The Co Antrim factory, which once employed 800 people, closed in October 2017.
The loss of the cigarette plant was part of a double blow to Ballymena alongside the phased closure of tyre maker Michelin.
"Going forward we now have no tobacco industry whatsoever," Mr Ramsey said.
"Food and drink in my view during 2017 will show growth, so most of that (slump) must be attributed to JTI."
Michael Bell of the NI Food and Drink Association agreed.
He said: "Food and drink sales have been performing very well, given the turbulence in the market place over the last two years.
"Over the last decade, Northern Ireland's food and drink industry has actually doubled its output by value."

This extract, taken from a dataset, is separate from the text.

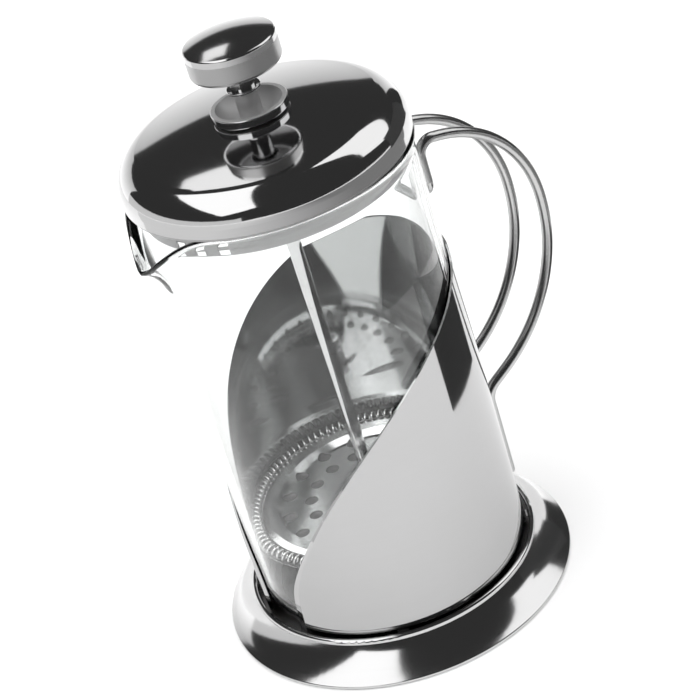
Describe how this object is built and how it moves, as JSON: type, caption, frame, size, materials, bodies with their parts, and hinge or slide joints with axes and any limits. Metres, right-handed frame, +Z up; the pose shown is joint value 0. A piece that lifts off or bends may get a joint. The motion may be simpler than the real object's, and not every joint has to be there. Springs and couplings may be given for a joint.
{
  "type": "french press",
  "caption": "French press: glass beaker in a flared steel base with a wave-edged sleeve, twin-loop wire handle, domed lid and filter plunger.",
  "frame": {"origin": "centre of the flat underside, on the press's vertical axis", "axes": "+Z up along the press's axis, +X to the handle, -X to the pouring spout"},
  "size_m": [0.1575, 0.1262, 0.2218],
  "materials": {
    "mirror_steel": "polished stainless steel",
    "satin_steel": "satin stainless steel",
    "spring_steel": "bright drawn spring wire",
    "mesh_steel": "woven fine wire mesh",
    "glass": "clear borosilicate glass",
    "silicone": "matt translucent silicone"
  },
  "bodies": {
    "frame": {"base_skirt": "mirror_steel", "base_plate": "satin_steel", "seat_pan": "satin_steel", "glass_pad": "silicone", "wave_shell": "satin_steel", "collar_tabs": "satin_steel", "handle_wire": "mirror_steel", "handle_welds": "satin_steel"},
    "beaker": {"glass_beaker": "glass"},
    "bush": {"centre_cup": "satin_steel", "ring_nut": "satin_steel"},
    "lid": {"lid_dome": "mirror_steel", "lid_band": "satin_steel", "lid_skirt": "satin_steel", "lid_inner_plate": "satin_steel", "rod_guide": "silicone"},
    "plunger": {"rod": "mirror_steel", "knob_collar": "mirror_steel", "knob_barrel": "satin_steel", "knob_cap": "mirror_steel", "spiral_plate": "satin_steel", "coil_spring": "spring_steel", "filter_mesh": "mesh_steel", "cross_plate": "satin_steel", "filter_hub": "satin_steel", "hub_nut": "satin_steel"}
  },
  "joints": [
    {"name": "beaker_lift", "type": "slide", "parent": "frame", "child": "beaker", "axis": [0, 0, 1], "range_m": [0, 0.16]},
    {"name": "lid_lift", "type": "slide", "parent": "beaker", "child": "bush", "axis": [0, 0, 1], "range_m": [0, 0.15]},
    {"name": "lid_turn", "type": "hinge", "parent": "bush", "child": "lid", "pos_m": [0, 0, 0.19], "axis": [0, 0, 1], "continuous": true},
    {"name": "plunger_press", "type": "slide", "parent": "bush", "child": "plunger", "axis": [0, 0, 1], "range_m": [0, 0.11]}
  ]
}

Stephen Kelly of Manufacturing NI added that the data reflected the fragility of the sector.
"Losing one large firm has a big detrimental impact," he said. "Only 1% of our manufacturing firms are large, employing more than 250 people.
"But they account for half of turnover and half of jobs.
"We must not create conditions which force them out."
Economist Jordan Buchanan said the latest GVA report from the Office of National Statistics (ONS) also reflected the local impact of JTI. GVA measures of the value of goods and services produced in an area, industry or sector of an economy.
"The manufacturing of beverages and tobacco sector's output has fallen by almost £350m last year. This is largely the closure of JTI in Ballymena," he said.
"This one closure has taken just under 1% off the total GVA of the whole of the local economy."
GVA in Northern Ireland was estimated to have increased by 1.7% in 2017.
Mr Ramsey said he expects the 2018 figures to reflect a smaller increase to around 1.5%, which could fall to 1% in 2019.
"I think in the second half of 2019 we're going to see more people talking about the potential for a recession," he added.
Yesterday's new ONS data revealed that Belfast is now ranked as number five in the table for UK's top 10 areas for GVA added per head.
The table is dominated by some of the wealthiest areas of London, including the city's financial district and Westminster.
In contrast, four Northern Ireland council areas make up the five lowest performing areas in the UK. Ards and North Down, Causeway Coast and Glens and Fermanagh and Omagh sit at the very bottom of the UK rankings. Newry, Mourne and Down and Mid and East Antrim are also in the bottom 10.
In terms of annual change, Causeway Coast and Glens recorded the best improvement in the UK (8.9%).